--- Exercise directions ---
Return all lines where the word "scene" can be found.

== Data segment ==

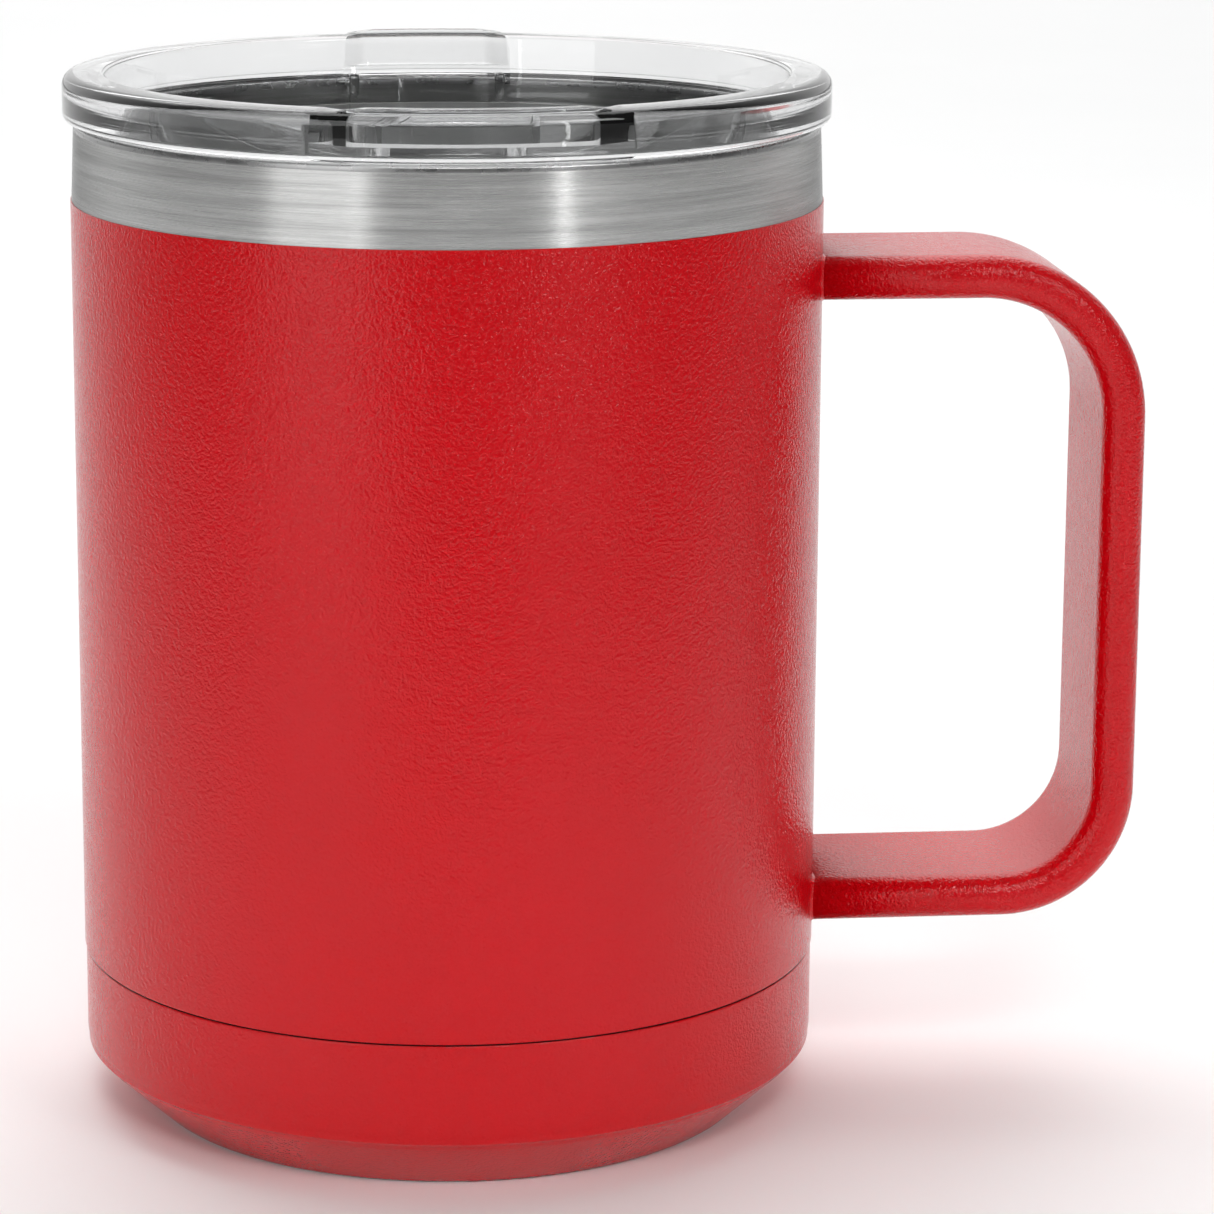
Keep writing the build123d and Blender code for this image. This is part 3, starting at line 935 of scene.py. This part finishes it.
def makeLamp(name, place, aim, width, height, watts, spread):
    letGo()
    bpy.ops.object.light_add(type="AREA", location=place)
    lamp = bpy.context.object
    lamp.name = name
    lamp.data.shape = "RECTANGLE"
    lamp.data.size = width
    lamp.data.size_y = height
    lamp.data.energy = watts
    lamp.data.spread = math.radians(spread)
    lamp.rotation_euler = (Vector(aim) - Vector(place)).to_track_quat("-Z", "Y").to_euler()


cupMiddle = (0.0, 0.0, 0.06)
# name, place, aim, width, height, watts and spread in degrees
lamps = [
    ("keyLeft", (-0.67, -0.74, 0.42), cupMiddle, 0.6, 0.7, 2.3, 180),
    ("stripLeft", (-0.5, -0.86, 0.26), cupMiddle, 0.02, 0.62, 0.1, 180),
    ("stripRight", (0.5, -0.86, 0.26), cupMiddle, 0.025, 0.62, 0.4, 180),
    ("overhead", (0.0, 0.3, 0.95), (0.0, 0.3, 0.0), 0.9, 0.7, 1.7, 110),
    ("backdrop", (0.0, 1.7, 1.4), (0.0, 1.4, 0.0), 2.4, 1.6, 13.0, 130),
    ("frontFill", (0.95, -1.2, 1.0), cupMiddle, 0.7, 0.5, 0.7, 60),
    ("floorWash", (0.0, -0.95, 0.7), (0.0, -0.22, 0.0), 1.3, 0.3, 0.5, 24),
]
studio = {"front": 0.14, "side": 0.15, "back": 1.05}


def makeStudio():
    # the room is dark at the front and the sides, and pale behind the cup
    world = bpy.data.worlds.new("softRoom")
    bpy.context.scene.world = world
    world.use_nodes = True
    tree = world.node_tree
    where = tree.nodes.new("ShaderNodeTexCoord")
    split = tree.nodes.new("ShaderNodeSeparateXYZ")
    tree.links.new(where.outputs["Generated"], split.inputs[0])
    ramp = tree.nodes.new("ShaderNodeValToRGB")
    ramp.color_ramp.interpolation = "EASE"
    level = tree.nodes.new("ShaderNodeMapRange")
    level.inputs["From Min"].default_value = -1.0
    level.inputs["From Max"].default_value = 1.0
    tree.links.new(split.outputs["Y"], level.inputs["Value"])
    tree.links.new(level.outputs[0], ramp.inputs["Fac"])
    stops = ramp.color_ramp.elements
    stops[0].position, stops[0].color = 0.12, [studio["front"]] * 3 + [1]
    stops[1].position, stops[1].color = 0.9, [studio["back"]] * 3 + [1]
    side = stops.new(0.5)
    side.color = [studio["side"]] * 3 + [1]
    sky = tree.nodes["Background"]
    tree.links.new(ramp.outputs["Color"], sky.inputs["Color"])
    sky.inputs["Strength"].default_value = 1.0
    for lamp in lamps:
        makeLamp(*lamp)


def makeCamera():
    view = {
        "distance": 495.4,
        "height": 174.2,
        "handleTurn": 4.0,
        "heading": 5.33,
        "pitch": 12.42,
        "roll": 0.193,
        "lens": 128.99,
        "shiftX": 0.0494,
        "shiftY": -0.0494,
    }
    turn, heading = math.radians(view["handleTurn"]), math.radians(view["heading"])
    pitch, roll = math.radians(view["pitch"]), math.radians(view["roll"])
    ahead = Vector((math.sin(heading), math.cos(heading), 0))
    right = Vector((math.cos(heading), -math.sin(heading), 0))
    up = Vector((0, 0, 1))
    forward = ahead * math.cos(pitch) - up * math.sin(pitch)
    lifted = up * math.cos(pitch) + ahead * math.sin(pitch)
    acrossView = right * math.cos(roll) + lifted * math.sin(roll)
    upView = lifted * math.cos(roll) - right * math.sin(roll)
    letGo()
    bpy.ops.object.camera_add()
    camera = bpy.context.object
    camera.name = "camera"
    away = view["distance"] * mm
    camera.location = (-away * math.sin(turn), -away * math.cos(turn), view["height"] * mm)
    camera.rotation_euler = Matrix((acrossView, upView, -forward)).transposed().to_euler()
    camera.data.lens = view["lens"]
    camera.data.sensor_width = 36
    camera.data.shift_x = view["shiftX"]
    camera.data.shift_y = view["shiftY"]
    camera.data.clip_start = 0.01
    camera.data.clip_end = 50
    bpy.context.scene.camera = camera


makeFloor()
makeStudio()
makeCamera()
bpy.context.scene.view_settings.view_transform = "Standard"
print("studio lit")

===

--- Expected answer ---
Keep writing the build123d and Blender code for this image. This is part 3, starting at line 935 of scene.py. This part finishes it.
    bpy.context.scene.world = world
    bpy.context.scene.camera = camera
bpy.context.scene.view_settings.view_transform = "Standard"